Insurance sector posts nearly 40% growth in profit for 2021
Ljubljana - Slovenia's insurance companies posted a combined net profit of EUR 210 million in 2021, an increase of 38% on the year before, in what the Insurance Oversight Agency described as a very successful year.
At a press conference on Wednesday, the agency noted that the insurance sector business was affected by the low-interest environment and the Covid-19 pandemic last year, listing inflation and cyberattacks as challenges.
"The insurance sector as a whole is stable and meets all capital adequacy requirements," the agency's director Gorazd Čibej said.
By insurance premiums as a share of GDP, which is at 5%, Slovenia last year placed 16th among the countries for which the OECD releases data, which Čibej said placed it in the middle in terms of insurance market development.
Due to the substantial growth in net revenue from insurance premiums Slovenia's two reinsurance companies also performed successfully last year. After posting a loss of EUR 8 million in 2020, they made a net profit of EUR 64 million in 2021 owing to a good financial result of investments.
Gross written premiums in property and life insurance business were up by 1.6% from 2020 to EUR 2.4 billion (EUR 1.9 billion was property insurance and EUR 528 million life insurance).
The Slovenian insurance market is concentrated between four major insurers: Triglav, Generali, Sava and Vzajemna, which controlled a combined 79.7% of the market last year.

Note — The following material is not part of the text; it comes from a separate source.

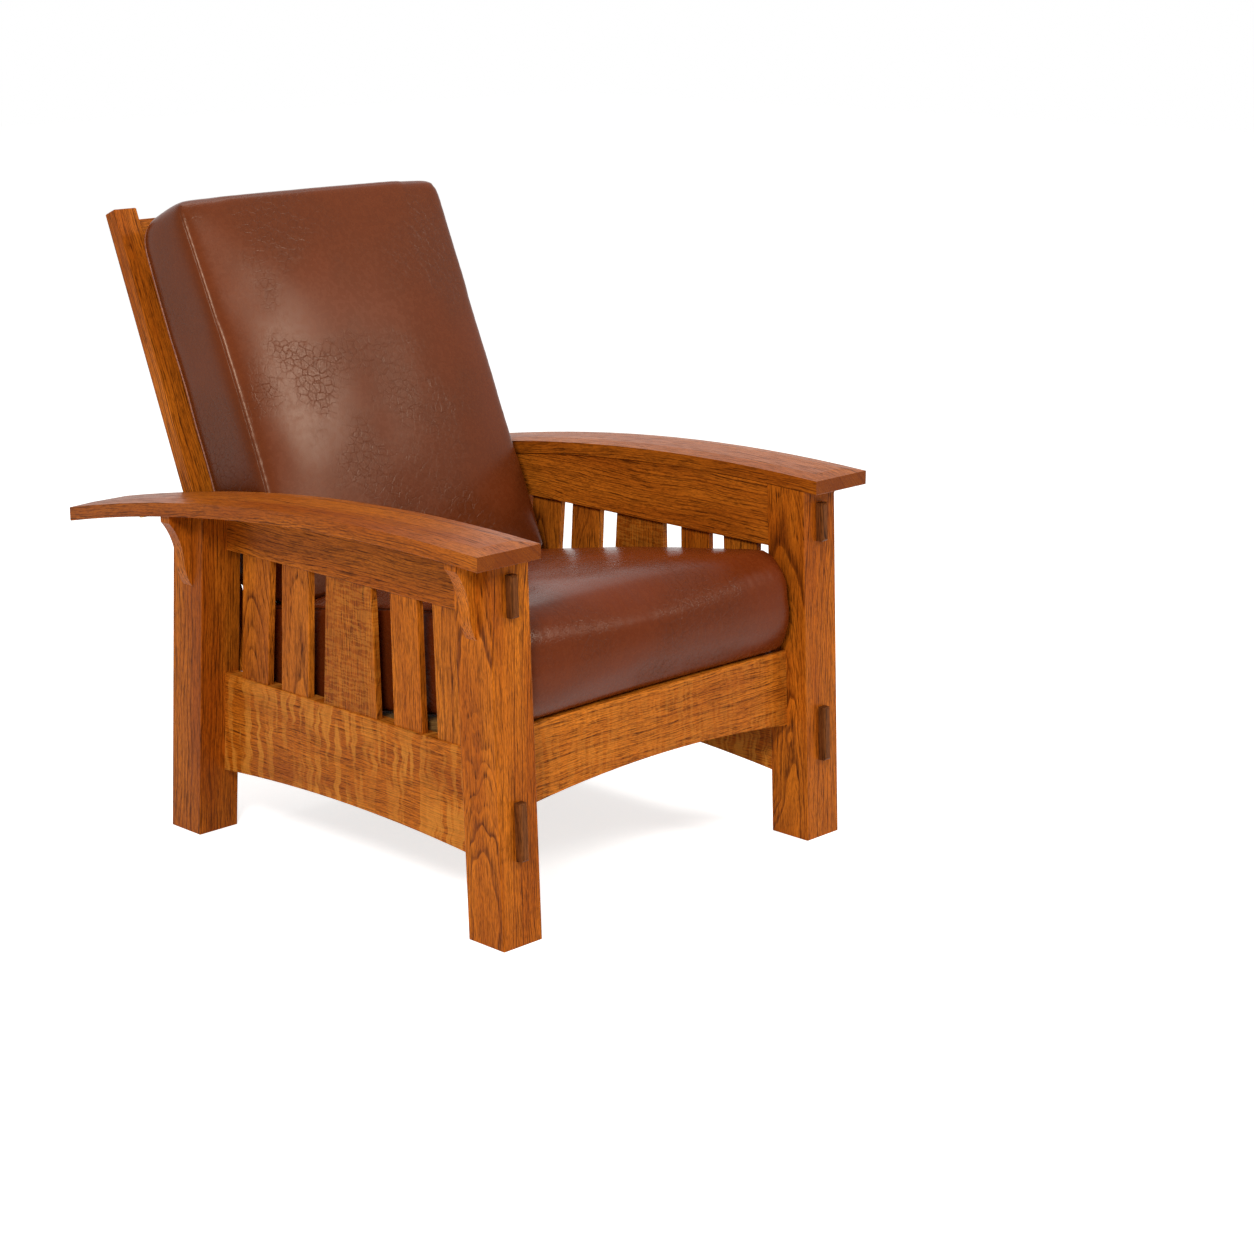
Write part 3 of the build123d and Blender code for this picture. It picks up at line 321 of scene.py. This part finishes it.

Zavarovalnica Triglav was the market leader in property insurance with a 45% market share, followed by Zavarovalnica Sava (30.8%) and Generali (19.7%). Triglav also kept the biggest chunk of the life insurance market, ahead of Zavarovalnica Vita and Generali and Sava.
The mutual health insurer Vzajemna continued to dominate the health insurance market with a market share in excess of 40%. It is followed by Zavarovalnica Triglav and Generali.
Additional pension insurance was last year offered by Triglav, Generali, Modra Zavarovalnica and Prva Osebna Zavarovalnica along with four pension funds that in 2021 were joined by Prva Pokojninska Družba.
The agency's deputy director Nik Erker said the Covid-19 pandemic had less of an impact on insurance business than in 2020 because of the progress in digitalisation.
"On the other hand, remote access makes us all more susceptible to cyberattacks, which risk only increased with the start of war in Ukraine," Erker said, adding that cyberattacks were seen as a major risk that the insurance market was exposed to at the moment.
Another problem is rising inflation because inflationary pressures reflect in damage payments. "It means costs of damages go up, which spills out into higher premiums. Inflation also reduces the purchasing power, which also reflects in lower demand for insurance products," said Erker.